ALJ Bullock held that Nintendo’s accused products infringe the asserted claim of the ‘742 patent.  Following a systematic analysis of the numerous and lengthy claim elements, ALJ Bullock ultimately agreed with CK, finding that the Nintendo Wii system met every limitation of the asserted claim.  

Based on the above mentioned finding of direct infringement, and in the interest of judicial economy, ALJ Bullock declined to address the parties’ arguments on indirect infringement.

Validity:

ALJ Bullock held that the asserted claim of the ‘742 patent is invalid for lack of enablement and lack of written description.  Regarding enablement, ALJ Bullock held that the asserted claim of the ‘742 is not enabled for the same reasons asserted in holding that the asserted claims of the ‘917 patent are not enabled.  ALJ Bullock based his holding on the fact that the ‘742 patent is a continuation of the ‘917 patent and the determination that the relevant portions of the specification of both patents are exactly the same.  Likewise, ALJ Bullock held that the asserted claim of the ‘742 is invalid for lack of written description based on the same arguments set forth in finding the asserted claims of the ‘917 patent invalid for lack of written description.

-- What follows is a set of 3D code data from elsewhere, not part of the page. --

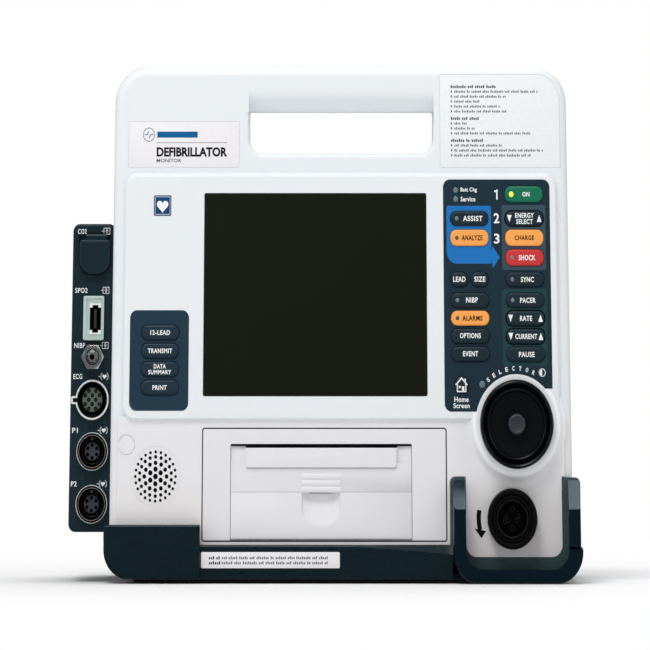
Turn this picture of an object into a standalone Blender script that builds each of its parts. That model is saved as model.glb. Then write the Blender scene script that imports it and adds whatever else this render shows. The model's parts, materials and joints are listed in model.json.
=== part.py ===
"""Hospital monitor and defibrillator: two case shells on a dark tray, with keys, dial, sockets and printer.

+X is the operator's right, the front faces -Y, and +Z is up. The origin is at the bottom centre of the
whole object. Every length below is in millimetres, and becomes metres where a mesh is made.
"""

import math

import bmesh
import bpy
from mathutils import Matrix, Vector

MM = 0.001
GAP = 0.3  # air between two pieces that touch on the real object

# Stations along Y, front to back
FAR_FRONT = -120.0  # where a cutter starts, ahead of everything
GUARD_FRONT = -108.5
BUMPER_FRONT = -99.0
TRAY_FRONT = -95.0
PLATFORM_FACE = -91.0
LOWER_FACE = -88.6  # the front below the platform
CASE_FACE = -86.0
CASE_INSIDE = -82.5
BOARD_FRONT = -79.0
CASE_PARTING = -36.0
REAR_FACE = 104.0
BATTERY_END = 108.5

# Front case
CASE = (-158.0, 182.0, 23.2, 317.3)  # left, right, bottom, top
CASE_TOP_CORNER = 24.0
CASE_BOTTOM_CORNER = 6.0
CASE_EDGE = 7.0
WALL = 3.0
HANDLE_HOLE = (-56.5, 81.3, 262.1, 288.5)
HANDLE_HOLE_CORNER = 9.0
HANDLE_ROUNDING = 15.0
CAVITY_TOP = 252.0  # below the rear case's top, so that the shells close on each other
PLATFORM = (-149.0, 173.0, 98.0, 248.6)
PLATFORM_CORNER = 8.0
PLATFORM_WALL = 4.0
LOWER_FRONT = (-153.0, 177.0, 25.5, 100.0)
APRON = (103.6, 173.9, 15.5, 66.0)
APRON_CORNER = 7.5

# Display
DISPLAY = (-89.8, 75.8, 112.3, 237.0)
WINDOW_THICKNESS = 1.6
MODULE_THICKNESS = 6.5

# Key panels and keys
PANEL_THICKNESS = 2.0
PANEL_LEDGE = 2.2
RIGHT_PANEL = (88.8, 168.1, 103.0, 245.5)
RIGHT_PANEL_LOW_EDGE = 117.0
LEFT_PANEL = (-144.2, -101.0, 103.5, 164.4)
PANEL_CORNER = 5.0
KEY_PROUD = 1.4
KEY_TRAVEL = 1.0
KEY_CLEARANCE = 0.35
ROCKER_CLEARANCE = 0.65
KEY_WING = 0.8
KEY_BACK = BOARD_FRONT - KEY_TRAVEL - 0.4
WIDE_KEY = 28.6
SMALL_KEY = 13.0
TALL = 10.2
LOW = 9.2
KEY_CORNER = 4.2
RIGHT_COLUMN = 149.0
MIDDLE_COLUMN = 108.0
LEFT_COLUMN = -122.0
HOME_KEY = (101.1, 119.0, 5.3)  # centre x and z, radius
ROCKERS = ("key_energy", "key_rate", "key_current")
ROCKER_PIVOT_Y = -84.0

# Selector dial
DIAL = (141.4, 95.3)
DIAL_RADIUS = 27.1
DIAL_GRIP_RADIUS = 20.5
DIAL_TRAVEL = 0.8
DIAL_BOSS_TOP = 29.6
DIAL_BOSS_FOOT = 35.5
PANEL_BITE = 30.5  # radius that the dial's ring takes out of the right panel
DIAL_BOSS_FACE = -94.0
DIAL_FRONT = -107.0
SHAFT_RADIUS = 3.0

# Therapy socket
THERAPY = (137.4, 38.4)
THERAPY_RADIUS = 18.3
THERAPY_BORE = 12.3
THERAPY_INSERT = 9.75
THERAPY_NECK = 14.5  # the part that passes through the case

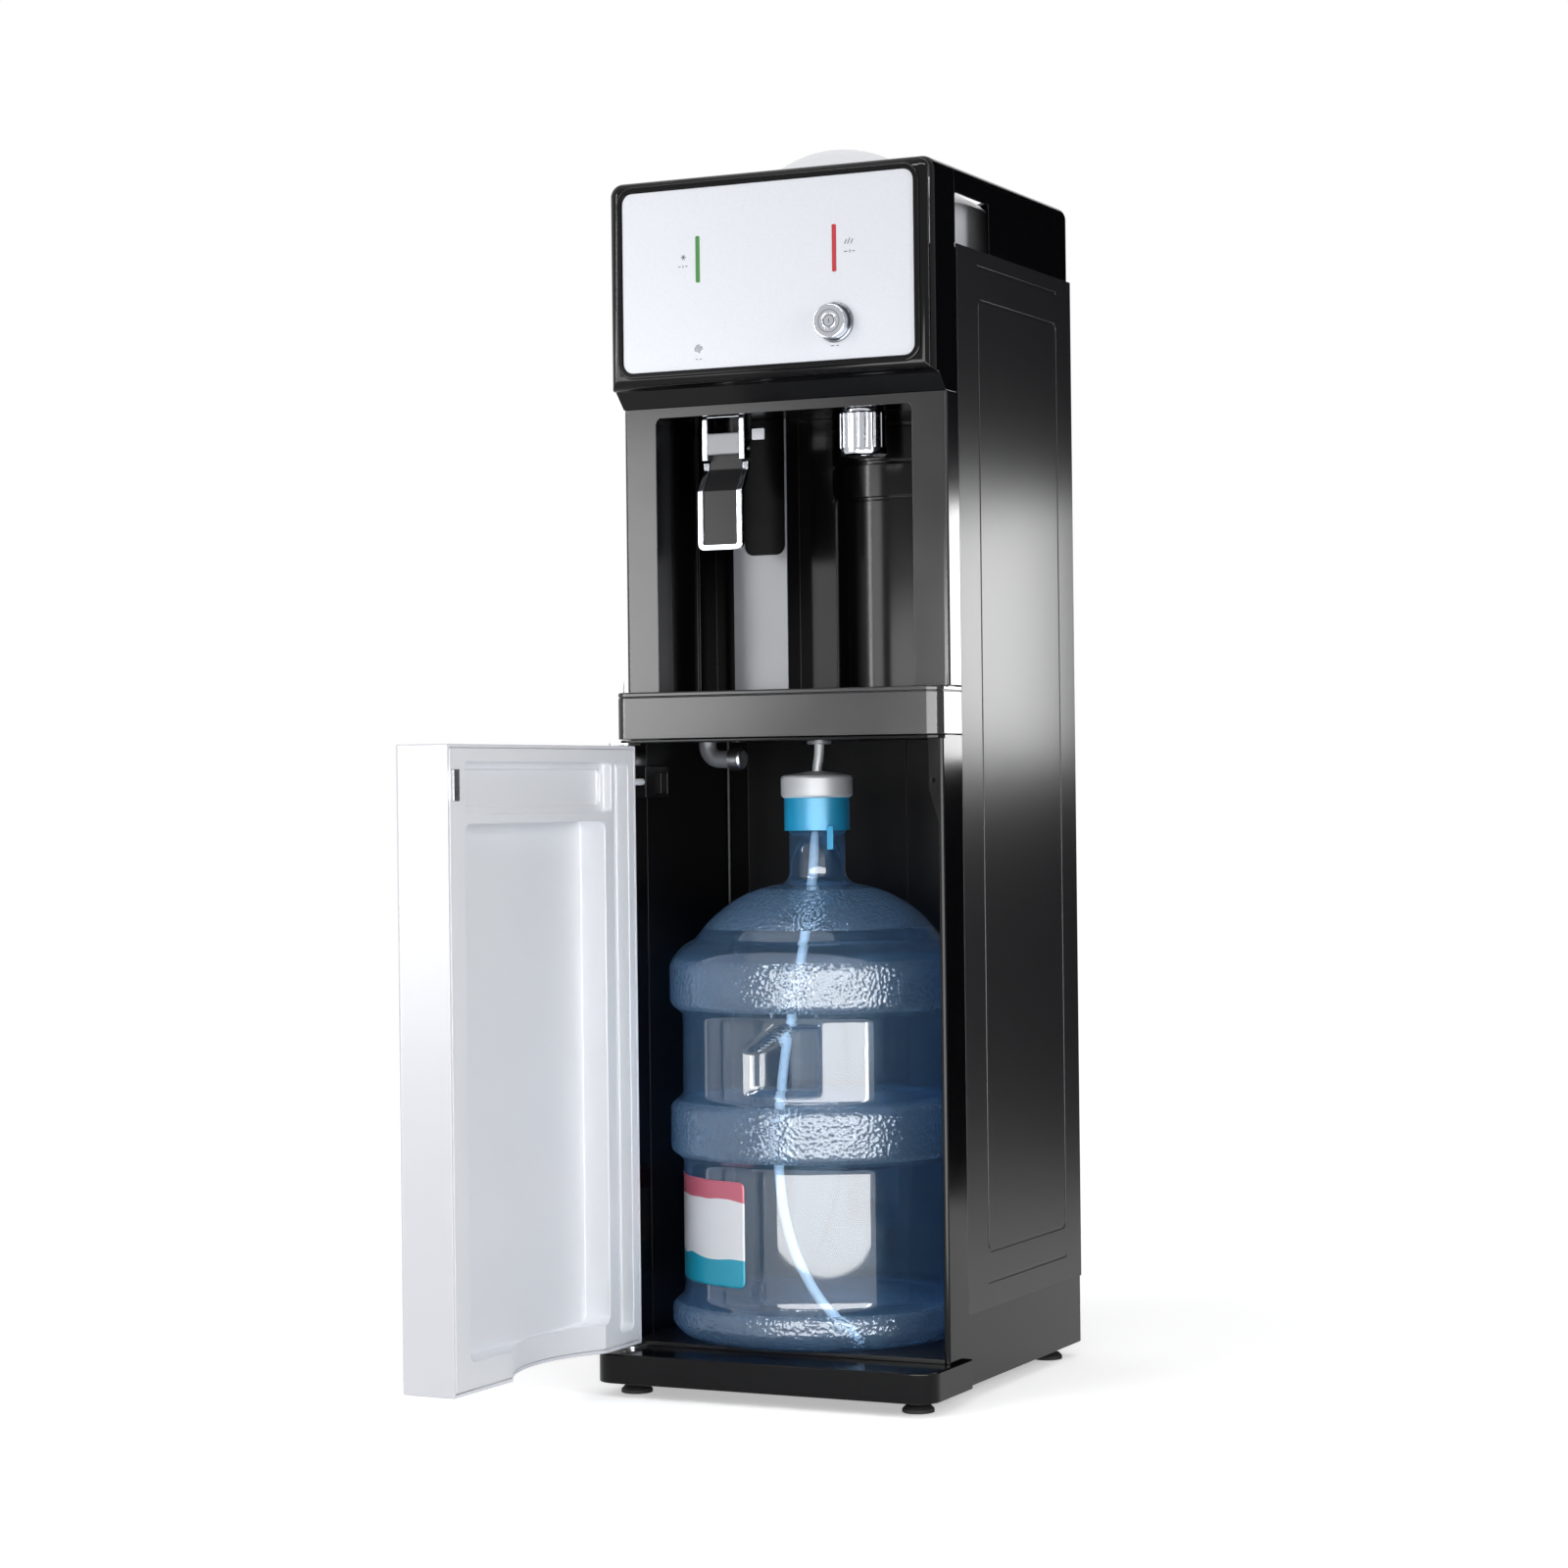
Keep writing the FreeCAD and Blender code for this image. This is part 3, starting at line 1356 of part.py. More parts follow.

Based on the above mentioned finding of invalidity, and in the interest of judicial economy, ALJ Bullock declined to address the parties’ argument on obviousness.

Domestic Industry

ALJ Bullock held that CK did not satisfy the domestic industry requirement with respect to the patents-at-issue.  Specifically, ALJ Bullock found that CK failed to show a “substantial investment in its exploitation, including engineering, research and development, or licensing, of the ‘527, ‘742, and ‘917 patents.”  Additionally, regarding the ‘742 and ‘917 patents, ALJ Bullock found that CK had neither a significant employment of labor and capital, nor a significant investment in plants and equipment.  Therefore, based on the above mentioned findings, ALJ Bullock held that CK failed to satisfy the domestic industry requirement with respect to the patents-at-issue.

Remedy and Bond

In the event that the ITC finds a violation of Section 337, ALJ Bullock recommended that the ITC issue a limited exclusion order and a cease and desist order.  Additionally, ALJ Bullock recommended that no bond be set.